MONTAGNE: Obviously you - obviously a Tchaikovsky fan, Miles.

HOFFMAN: I am a Tchaikovsky fan, Renee. And, you know, there's another wonderful thing about "The Nutcracker," which is that for thousands and thousands of children it's been their first exposure both to ballet and to classical music. So how could that be bad?

MONTAGNE: And also for many children it would be their first chance to perform in a ballet as well.

HOFFMAN: Right, right. And by the way there's a very sweet story speaking of that about Tchaikovsky and the children who performed in the very first "Nutcracker" in St. Petersburg. Apparently the children had a hard time learning the little, toy instruments they were supposed to play on stage. And in fact they never did learn them very well, but after the premier Tchaikovsky sent a note to all the children telling them that he was very happy with their performance and he sent each child a box of candy.
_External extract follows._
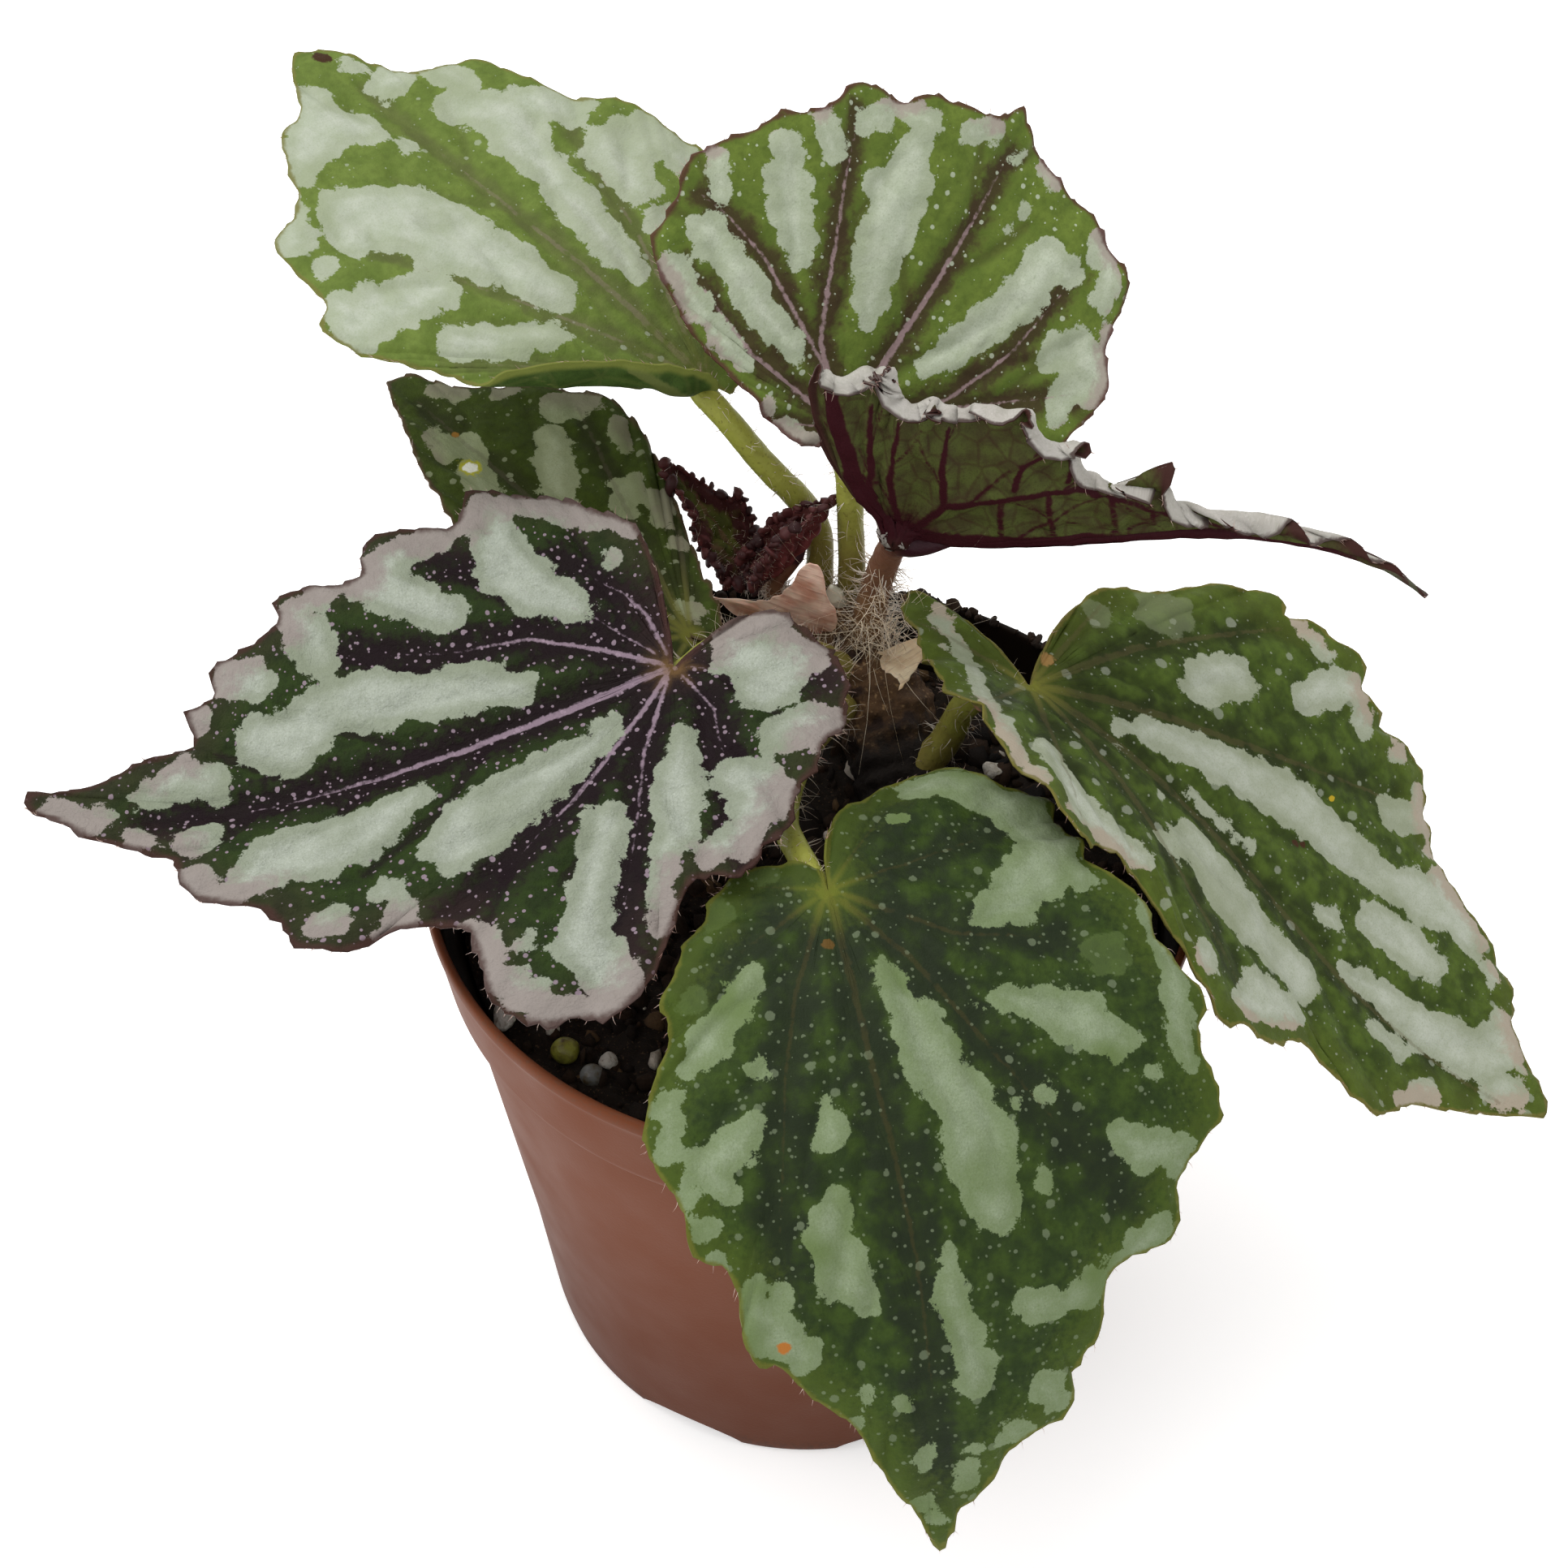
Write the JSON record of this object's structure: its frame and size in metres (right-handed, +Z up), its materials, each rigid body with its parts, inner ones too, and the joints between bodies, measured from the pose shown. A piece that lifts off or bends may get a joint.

MONTAGNE: Oh, well, a very sweet Christmas tradition. I'm glad we have it - "The Nutcracker." And happy holidays to you, Miles, and your family.

HOFFMAN: Thank you, Renee. You, too.

MONTAGNE: Miles Hoffman is the violist of the American Chamber Players and the author of "The NPR Classical Music Companion."


MONTAGNE: This is MORNING EDITION from NPR News. I'm Renee Montagne.